The Matt Mattox Jazz class is based on Matt Mattox’s isolation technique. This technique builds dexterity, strength and stamina through a series of body control exercises.
The Classical Ballet class is the foundation for all the other dance disciplines and aims to develop the student’s understanding of Placement, alignment, coordination, strength, mobility and grace.
The Pas De Deux classes will enable the student to perform with care, consideration and coordination when working with a partner. They will develop an ability to respond to the energy and timing of their partner in a variety of musical styles.
The Tap class will enable the student to build up a vocabulary of steps, learn a repertoire of combinations, develop competence in differing tap styles and perform with versatility and a sense of dynamics.
The Contemporary dance class is taught using body mechanics, technique and conditioning to enable the student to dance with control, energy and dynamics. We use both Cunningham technique as well as free exercises.

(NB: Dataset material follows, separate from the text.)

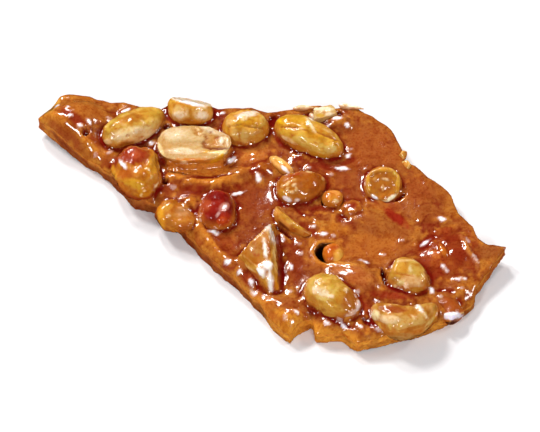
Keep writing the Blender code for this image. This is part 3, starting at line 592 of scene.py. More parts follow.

The Musical Theatre classes focus mainly on style and learning repertoire from all genres of musical theatre.
The Body Conditioning classes focus on training for improved fitness, flexibility and strength.
The Acrobatics classes focus on providing students with additional skills required for todays industry.
Specialist Skills week at The MTA
In week 4 of every term regular technical classes stop and you will spend a week exploring a specialist skill with a visiting expert.
Skills week to be chosen from the following list, depending on the student group:
New Musical Development Week in partnership with Perfect Pitch Developments
Stage Combat – leading to your Basic Stage Combat Certificate
Film Week – writing and shooting a short film
Voice Over Workshop – looking at various aspects of voice over and radio work
West End Workshop Dance week – working with people involved in current shows.
NB all facets of the course will be constantly evolving to ensure that our students are always taught the most up to date and relevant information for today’s industry.